Did God cause David to sin? God does not cause people to sin, but he does allow sinners to reveal the sinfulness of their hearts by their actions. God presented the opportunity to David in order to deal with a disastrous national tendency, and he wanted this desire to show itself. First Chronicles 21:1 says Satan incited David to do it. Hebrew writers do not always distinguish between primary and secondary causes. So if God allowed Satan to tempt David, to them it is as if God did it.

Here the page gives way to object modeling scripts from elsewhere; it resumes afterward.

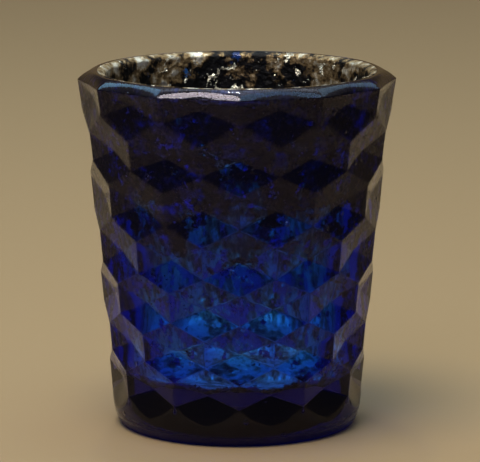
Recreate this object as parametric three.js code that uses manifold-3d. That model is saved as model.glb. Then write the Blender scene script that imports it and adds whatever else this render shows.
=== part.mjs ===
// Faceted votive candle cup: pressed blue glass with an antiqued silver coat on its inside.
// Millimetres, +Z up. The cup stands on z = 0 and is centred on the Z axis.
import * as THREE from "three";
import { mergeVertices } from "three/addons/utils/BufferGeometryUtils.js";
import Module from "manifold-3d";

// Outside, measured over the ridges between the facets.
const HEIGHT = 84.7;
const RIM_EDGE_RADIUS = 37.7; // widest point, at the lower edge of the rim's bevel
const RIM_EDGE_Z = 82.5;
const RIM_CREST_RADIUS = 33.8;
const NECK_RADIUS = 35.5; // where the straight taper ends and the rim starts to flare
const NECK_Z = 68;
const HEEL_TOP_RADIUS = 29.8;
const HEEL_TOP_Z = 7.5;
const FOOT_RADIUS = 26.8; // the flat ring and disc that the cup stands on

// Inside.
const MOUTH_RADIUS = 31.2;
const MOUTH_Z = 83.4;
const FLOOR_RADIUS = 24.6;
const FLOOR_Z = 12.5;
const FLOOR_FILLET = 3;

// Honeycomb of sunk facets: staggered rows of pointed hexagons all round the wall.
const COLUMNS = 12;
// Lowest point of each row's cells, from the top row down.
const ROW_TIPS = [71.6, 60.4, 47.9, 36.4, 25.5, 15.1, 5.1];
const TOP_ROW_HEIGHT = 12.6; // pitch above the top row, which the rim cuts short
const TIP_RISE = 4; // from a cell's lowest point up to its lower side corners
const CELL_DEPTH = 2.2; // how far a cell's centre lies inside the ridges
const RIDGE_SHARE = 0.04; // part of each cell's half width left as the land along a ridge
const FACET_TURN = THREE.MathUtils.degToRad(1);
const CUTTER_REACH = 4; // a cell's cutter runs this many times as far out as the ridges, clear of the wall

// Silver coat, thickened so that it is a solid.
const COAT_GAP = 0.3;
const COAT_THICKNESS = 0.4;
const COAT_LIP_SHARE = 0.4; // how much of the lip's quarter round the coat covers, from the mouth up

const ROUND_SEGMENTS = 48;
const HEEL_STEPS = 4;
const FILLET_STEPS = 4;
const RIM_STEPS = 3;
const COAT_LIP_STEPS = 2;
const WELD_DISTANCE = 1e-4; // points closer than this are one point

const wasm = await Module();
wasm.setup();

// Points of a quarter round from one corner to another, leaving the first along the radius or along Z.
function quarterRound(from, to, steps, leaveAlongRadius) {
  const points = [];
  for (let i = 1; i <= steps; i++) {
    const angle = (i / steps) * (Math.PI / 2);
    const early = Math.sin(angle);
    const late = 1 - Math.cos(angle);
    const radial = leaveAlongRadius ? early : late;
    const axial = leaveAlongRadius ? late : early;
    points.push(
      new THREE.Vector2(from.x + (to.x - from.x) * radial, from.y + (to.y - from.y) * axial),
    );
  }
  return points;
}

// Radius of the ridges at a height, carried on in a straight line above the rim and below the heel.
function ridgeRadius(z) {
  const low = z < NECK_Z;
  const [z0, r0] = low ? [HEEL_TOP_Z, HEEL_TOP_RADIUS] : [NECK_Z, NECK_RADIUS];
  const [z1, r1] = low ? [NECK_Z, NECK_RADIUS] : [RIM_EDGE_Z, RIM_EDGE_RADIUS];
  return r0 + ((r1 - r0) * (z - z0)) / (z1 - z0);
}

// Radius of the bore at a height between the floor and the mouth.
function boreRadius(z) {
  return FLOOR_RADIUS + ((MOUTH_RADIUS - FLOOR_RADIUS) * (z - FLOOR_Z)) / (MOUTH_Z - FLOOR_Z);
}

// Inner outline from the axis along the floor and up the wall, moved inwards by an offset.
function innerOutline(offset, topZ) {
  const floor = FLOOR_Z + offset;
  const wallFoot = new THREE.Vector2(
    boreRadius(FLOOR_Z + FLOOR_FILLET) - offset,
    FLOOR_Z + FLOOR_FILLET,
  );
  const floorEdge = new THREE.Vector2(wallFoot.x - FLOOR_FILLET + offset, floor);
  return [
    new THREE.Vector2(0, floor),
    floorEdge,
    ...quarterRound(floorEdge, wallFoot, FILLET_STEPS, true),
    new THREE.Vector2(boreRadius(topZ) - offset, topZ),
  ];
}

// A closed outline turned round the Z axis. Angle 0 is the front, at -Y.
function turned(outline) {
  return new THREE.LatheGeometry(outline, ROUND_SEGMENTS).rotateX(Math.PI / 2);
}

function toSolid(geometry) {
  const bare = geometry.clone();
  bare.deleteAttribute("normal");
  bare.deleteAttribute("uv");
  const merged = mergeVertices(bare, WELD_DISTANCE);
  return new wasm.Manifold(
    new wasm.Mesh({
      numProp: 3,
      vertProperties: merged.attributes.position.array,
      triVerts: new Uint32Array(merged.index.array),
    }),
  );
}

function toGeometry(solid) {
  const mesh = solid.getMesh();
  const geometry = new THREE.BufferGeometry();
  geometry.setAttribute("position", new THREE.BufferAttribute(mesh.vertProperties, 3));
  geometry.setIndex(new THREE.BufferAttribute(mesh.triVerts, 1));
  geometry.computeVertexNormals();
  return geometry;
}

function onWall(radius, angle, z) {
  return new THREE.Vector3(radius * Math.sin(angle), -radius * Math.cos(angle), z);
}

// The six corners of a cell, from its top corner round to its upper left one.
function cellCorners(row, angle) {
  const half = Math.PI / COLUMNS;
  const lowTip = ROW_TIPS[row];
  const highSide = row === 0 ? lowTip + TOP_ROW_HEIGHT : ROW_TIPS[row - 1];
  const places = [
    [0, highSide + TIP_RISE],
    [half, highSide],
    [half, lowTip + TIP_RISE],
    [0, lowTip],
    [-half, lowTip + TIP_RISE],
    [-half, highSide],
  ];
  return places.map(([side, z]) => onWall(ridgeRadius(z), angle + side, z));
}

// A six-sided cone whose point is the cell's centre and whose edges run out through the cell's corners.
function cellCutter(row, angle) {
  const corners = cellCorners(row, angle);
  const middleZ = (corners[0].z + corners[3].z) / 2;
  const point = onWall(ridgeRadius(middleZ) - CELL_DEPTH, angle, middleZ);
  const cone = new THREE.ConeGeometry(1, 1, corners.length, 1).toNonIndexed();
  const position = cone.attributes.position;
  const lid = new THREE.Vector3();
  corners.forEach((corner) => lid.addScaledVector(corner, 1 / corners.length));
  const outward = (target) => point.clone().lerp(target, (1 - RIDGE_SHARE) * CUTTER_REACH);
  for (let i = 0; i < position.count; i++) {
    const [x, y, z] = [position.getX(i), position.getY(i), position.getZ(i)];
    const onBase = y < 0;
    const onEdge = x !== 0 || z !== 0;
    let place = point;
    if (onBase && !onEdge) place = outward(lid);
    else if (onBase) {
      const turn = Math.round(Math.atan2(x, z) / (Math.PI / 3));
      place = outward(corners[(turn + corners.length) % corners.length]);
    }
    position.setXYZ(i, place.x, place.y, place.z);
  }
  return toSolid(cone);
}

function glassOutline() {
  const foot = new THREE.Vector2(FOOT_RADIUS, 0);
  const heelTop = new THREE.Vector2(HEEL_TOP_RADIUS, HEEL_TOP_Z);
  const rimEdge = new THREE.Vector2(RIM_EDGE_RADIUS, RIM_EDGE_Z);
  const crest = new THREE.Vector2(RIM_CREST_RADIUS, HEIGHT);
  const inside = innerOutline(0, MOUTH_Z).reverse();
  const mouth = inside[0];
  return [
    new THREE.Vector2(0, 0),
    foot,
    ...quarterRound(foot, heelTop, HEEL_STEPS, true),
    new THREE.Vector2(NECK_RADIUS, NECK_Z),
    rimEdge,
    ...quarterRound(rimEdge, crest, RIM_STEPS, false),
    ...quarterRound(crest, mouth, RIM_STEPS, true),
    ...inside.slice(1),
  ];
}

function glassCup() {
  let body = toSolid(turned(glassOutline()));
  for (let row = 0; row < ROW_TIPS.length; row++) {
    const stagger = row % 2 === 0 ? 0.5 : 0;
    for (let column = 0; column < COLUMNS; column++) {
      const angle = FACET_TURN + ((column + stagger) * 2 * Math.PI) / COLUMNS;
      body = body.subtract(cellCutter(row, angle));
    }
  }
  const material = new THREE.MeshStandardMaterial({
    color: 0x0d2a66,
    roughness: 0.08,
    metalness: 0,
    transparent: true,
    opacity: 0.6,
  });
  const mesh = new THREE.Mesh(toGeometry(body), material);
  mesh.name = "glass_cup";
  return mesh;
}

// The coat's outline at an offset off the glass: the inside of the cup, then over the lip towards the crest.
function coatOutline(offset) {
  const points = innerOutline(offset, MOUTH_Z);
  for (let i = 1; i <= COAT_LIP_STEPS; i++) {
    const angle = (Math.PI / 2) * (1 - (COAT_LIP_SHARE * i) / COAT_LIP_STEPS);
    const lipWidth = RIM_CREST_RADIUS - MOUTH_RADIUS + offset;
    const lipRise = HEIGHT - MOUTH_Z + offset;
    points.push(
      new THREE.Vector2(
        RIM_CREST_RADIUS - lipWidth * Math.sin(angle),
        MOUTH_Z + lipRise * Math.cos(angle),
      ),
    );
  }
  return points;
}

function silverLining() {
  const outside = coatOutline(COAT_GAP);
  const inside = coatOutline(COAT_GAP + COAT_THICKNESS);
  const material = new THREE.MeshStandardMaterial({
    color: 0x8a7f6a,
    roughness: 0.35,
    metalness: 0.9,
  });
  const mesh = new THREE.Mesh(turned([...outside, ...inside.reverse()]), material);
  mesh.name = "silver_lining";
  return mesh;
}

const cup = new THREE.Group();
cup.name = "votive_cup";
cup.add(glassCup(), silverLining());

export default cup;
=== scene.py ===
import math

import bmesh
import bpy
import numpy as np
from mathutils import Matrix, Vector


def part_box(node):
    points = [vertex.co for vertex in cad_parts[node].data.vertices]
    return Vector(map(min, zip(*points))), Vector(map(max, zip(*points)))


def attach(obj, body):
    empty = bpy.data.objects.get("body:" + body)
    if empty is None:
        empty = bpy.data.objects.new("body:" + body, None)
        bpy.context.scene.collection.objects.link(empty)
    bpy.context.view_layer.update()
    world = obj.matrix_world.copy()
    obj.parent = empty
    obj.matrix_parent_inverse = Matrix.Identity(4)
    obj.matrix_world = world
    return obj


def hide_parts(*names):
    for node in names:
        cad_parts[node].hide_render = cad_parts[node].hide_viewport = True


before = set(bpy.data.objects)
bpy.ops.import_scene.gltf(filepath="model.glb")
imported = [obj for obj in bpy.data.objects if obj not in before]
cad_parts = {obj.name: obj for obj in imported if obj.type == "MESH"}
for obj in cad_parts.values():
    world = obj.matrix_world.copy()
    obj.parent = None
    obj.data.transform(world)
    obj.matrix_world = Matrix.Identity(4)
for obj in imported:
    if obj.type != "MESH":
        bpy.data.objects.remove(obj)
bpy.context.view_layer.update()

MM = 0.001

# Glass, outside, measured over the ridges between the facets
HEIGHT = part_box("glass_cup")[1].z
RIM_EDGE_RADIUS = 37.7 * MM
RIM_EDGE_Z = HEIGHT - 2.2 * MM
RIM_CREST_RADIUS = 33.8 * MM
BEVEL_ROUNDING = 1.8  # 1 is a straight bevel; above 1 it bulges and ends level at the crest
NECK_RADIUS = 35.5 * MM
NECK_Z = 68 * MM
HEEL_TOP_RADIUS = 29.8 * MM
HEEL_TOP_Z = 7.5 * MM
FOOT_RADIUS = 26.8 * MM

# Glass, inside
MOUTH_RADIUS = 31.2 * MM
MOUTH_Z = HEIGHT - 1.3 * MM
FLOOR_RADIUS = 24.6 * MM
FLOOR_Z = 12.5 * MM
FLOOR_FILLET = 3 * MM

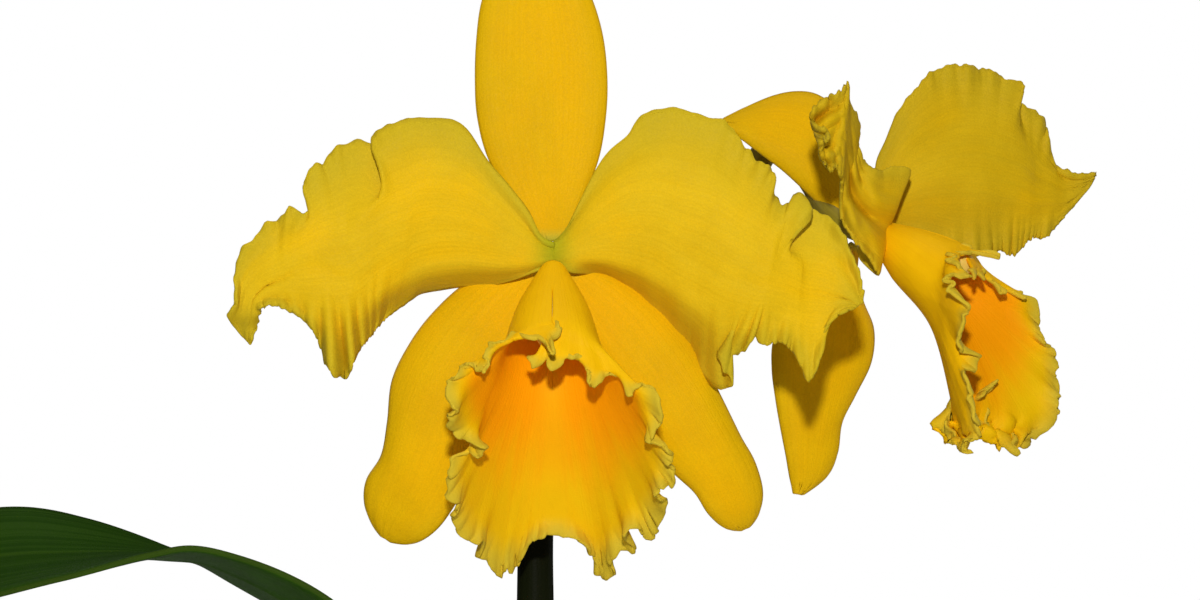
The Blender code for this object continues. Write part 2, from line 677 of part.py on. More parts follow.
def build_flowers():
    sepals = {
        "front_dorsal_sepal": (FRONT_FLOWER, DORSAL_SEPAL, -1.5),
        "front_left_lateral_sepal": (FRONT_FLOWER, LEFT_LATERAL_SEPAL, 0),
        "front_right_lateral_sepal": (FRONT_FLOWER, RIGHT_LATERAL_SEPAL, 0),
        "side_dorsal_sepal": (SIDE_FLOWER, SIDE_DORSAL_SEPAL, 0),
        "side_left_lateral_sepal": (SIDE_FLOWER, SIDE_NEAR_LATERAL_SEPAL, 1),
        "side_right_lateral_sepal": (SIDE_FLOWER, SIDE_FAR_LATERAL_SEPAL, 1),
    }
    for name, (centre, stations, bulge) in sepals.items():
        build_blade(name, centre, stations, SEPAL_THICKNESS, bulge, (4, 10))
    petals = {
        "front_left_petal": (FRONT_FLOWER, LEFT_PETAL, 2.5),
        "front_right_petal": (FRONT_FLOWER, RIGHT_PETAL, 2.5),
        "side_left_petal": (SIDE_FLOWER, SIDE_NEAR_PETAL, 1),
        "side_right_petal": (SIDE_FLOWER, SIDE_FAR_PETAL, 2),
    }
    for name, (centre, stations, bulge) in petals.items():
        build_blade(name, centre, stations, PETAL_THICKNESS, bulge, (5, 14))
    front = flower_axes(0, FRONT_LIP_PITCH)
    foot = in_flower(FRONT_FLOWER, 0, 2.9, -5.1)
    build_lip("front_lip", foot, front)
    build_column("front", foot, front)
    side = flower_axes(SIDE_YAW, SIDE_PITCH)
    foot = SIDE_FLOWER + side[0] * 2.4 * MM + side[1] * 1.4 * MM
    build_lip("side_lip", foot, side)
    build_column("side", foot, side)


clear_scene()
orchid = new_collection("potted_orchid")
cutters = new_collection("cutters", shown=False)
build_pot()
build_bark(build_rhizome_and_roots())
build_leaves(build_bulbs())
build_stem()
build_flowers()
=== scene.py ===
# %% [markdown]
# # Potted orchid with two yellow flowers
# The plant is a large-lipped orchid in a plain clay pot: one front flower facing the viewer, one side
# flower turned to the right, a twisted leaf, a stem painted near black as shade, and the growths, roots
# and bark below. The imported CAD part is loaded first, as the fixed frame every finer piece is laid over.

# %% Frame
import math
import random
from functools import lru_cache

import bpy
from mathutils import Euler, Matrix, Vector, noise


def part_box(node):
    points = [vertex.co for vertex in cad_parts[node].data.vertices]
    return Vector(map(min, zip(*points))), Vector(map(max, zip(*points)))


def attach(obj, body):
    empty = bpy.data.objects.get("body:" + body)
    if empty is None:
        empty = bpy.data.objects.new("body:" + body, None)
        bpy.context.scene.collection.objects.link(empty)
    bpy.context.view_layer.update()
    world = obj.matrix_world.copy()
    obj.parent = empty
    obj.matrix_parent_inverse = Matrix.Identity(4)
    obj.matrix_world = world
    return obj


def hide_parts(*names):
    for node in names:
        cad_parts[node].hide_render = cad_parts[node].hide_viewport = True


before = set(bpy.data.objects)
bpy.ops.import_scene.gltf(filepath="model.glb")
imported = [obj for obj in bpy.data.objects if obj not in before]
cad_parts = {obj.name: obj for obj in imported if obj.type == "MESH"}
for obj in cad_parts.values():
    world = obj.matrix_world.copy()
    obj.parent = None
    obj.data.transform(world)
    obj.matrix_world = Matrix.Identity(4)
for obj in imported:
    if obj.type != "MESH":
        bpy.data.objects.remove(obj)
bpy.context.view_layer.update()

MM = 0.001

# %% [markdown]
# ## Places
# The top of the stem is where both flower stalks leave, so both flower centres are measured from the
# stem's box. The pot's own box gives its height and rim, and the bark's box gives the level of the bark.

# %% Places taken from the frame
stem_low, stem_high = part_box("peduncle")
STEM_TOP = Vector(((stem_low.x + stem_high.x) / 2, (stem_low.y + stem_high.y) / 2, stem_high.z))
FRONT = STEM_TOP + Vector((4.4, -26, 48)) * MM
SIDE = FRONT + Vector((72.9, 45, 4.1)) * MM
POT_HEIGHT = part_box("pot")[1].z
POT_RIM = (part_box("pot")[1].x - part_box("pot")[0].x) / 2
BARK_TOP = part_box("bark_medium")[1].z
print("front flower", FRONT, "side flower", SIDE, "bark top", BARK_TOP)


def end_of(node, highest):
    """The middle of a CAD node's top or bottom, from the points within half a millimetre of it."""
    points = [v.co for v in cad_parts[node].data.vertices]
    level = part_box(node)[1 if highest else 0].z
    near = [p for p in points if abs(p.z - level) < 0.5 * MM]
    return sum(near, Vector()) / len(near)


# %% [markdown]
# ## Curves and grids
# Petals, leaves and stems are all curved skins, so one way of working serves them: a grid primitive whose
# points are laid along smooth curves. A grid keeps its own UV map, which later carries the veins from
# base to tip. Modelling a waved margin by pushing points by hand would give the same skin but could not
# be repeated.

# %% Smooth curves
def through(points, t):
    """The point at t, from 0 to 1, of the smooth curve through the points (or plain numbers)."""
    span = min(max(t, 0), 1) * (len(points) - 1)
    first = min(int(span), len(points) - 2)
    f = span - first
    a, b, c, d = (points[min(max(k, 0), len(points) - 1)] for k in range(first - 1, first + 3))
    return 0.5 * (2 * b + (c - a) * f + (2 * a - 5 * b + 4 * c - d) * f**2 + (3 * b - a - 3 * c + d) * f**3)


def eased(points, t, reach):
    """The broad sweep of the curve near t, without its small folds."""
    steps = range(-4, 5)
    return sum((through(points, t + reach * k / 4) for k in steps), Vector()) / len(steps)


def smooth_step(low, high, value):
    share = min(max((value - low) / (high - low), 0), 1)
    return share * share * (3 - 2 * share)


def ripple(x, y, z):
    """Smooth noise, from about -1 to 1, at a place."""
    return noise.noise(Vector((x, y, z)))


def on_ring(radius, angle, height=0.0):
    return Vector((radius * math.cos(angle), radius * math.sin(angle), height))

# %% [markdown]
# ## Laying a skin
# A grid primitive is made at the origin and every point of it is put in place by a formula. Points that
# land together are merged and the normals made consistent afterwards, so a tube closes along its seam and
# both ends of a stem close to a point.

# %% Laying a grid
MERGE = 1e-6


def laid_grid(name, cells, place, facing=None):
    """A grid of across by along cells, its points where place(u, v) says, facing the given way."""
    bpy.ops.object.select_all(action="DESELECT")
    bpy.ops.mesh.primitive_grid_add(x_subdivisions=cells[0], y_subdivisions=cells[1], size=1)
    piece = bpy.context.object
    piece.name = piece.data.name = name
    for vert in piece.data.vertices:
        vert.co = place(vert.co.x + 0.5, vert.co.y + 0.5)
    bpy.ops.object.mode_set(mode="EDIT")
    bpy.ops.mesh.select_all(action="SELECT")
    bpy.ops.mesh.remove_doubles(threshold=MERGE)
    bpy.ops.mesh.normals_make_consistent(inside=False)
    bpy.ops.object.mode_set(mode="OBJECT")
    if facing is not None:
        mean = sum((face.normal * face.area for face in piece.data.polygons), Vector())
        if mean.dot(Vector(facing)) < 0:
            bpy.ops.object.mode_set(mode="EDIT")
            bpy.ops.mesh.select_all(action="SELECT")
            bpy.ops.mesh.flip_normals()
            bpy.ops.object.mode_set(mode="OBJECT")
    bpy.ops.object.shade_smooth()
    return piece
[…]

What was wrong with taking a census? A census was commanded in Numbers to prepare an army for conquering the Promised Land (Numbers 1:2; 26:2). A census amounted to a draft or conscription for the army. The land was now at peace, so there was no need to enlist troops. Israel had extended its borders and become a recognized power. David’s sin was pride and ambition in counting the people so that he could glory in the size of his nation and army, its power and defenses. By doing this, he put his faith in the size of his army rather than in God’s ability to protect them regardless of their number. Even Joab knew a census was wrong, but David did not heed his advice. We sin in a similar way when we place our security in money, possessions, or the might of our nation.

Both David and the Israelites were guilty of sin (24:1). David’s sin was pride, but the Bible does not say why God was angry with the people of Israel. Perhaps it was due to their support of the rebellions of Absalom (chapters 15–18) and Sheba (chapter 20), or perhaps they put their security in military and financial prosperity rather than in God, as David did. God dealt with the whole nation through David, who exemplified the national sin of pride.

God gave David three choices. Each was a form of punishment God had said the people could expect if they disobeyed his laws (disease—Deuteronomy 28:20-22; famine—28:23-24; war—28:25-26). David wisely chose the form of punishment that came most directly from God. He knew how brutal men in war could be, and he also knew God’s great mercy.

Let’s Bring it Home: Sometimes it pays to listen to someone in a lesser position than you are.  It can possibly save money, time, and even lives as it would have for David if he had listen to Joab.

When you sin greatly, turn back to God. To be punished by him is far better than to take your chances without him.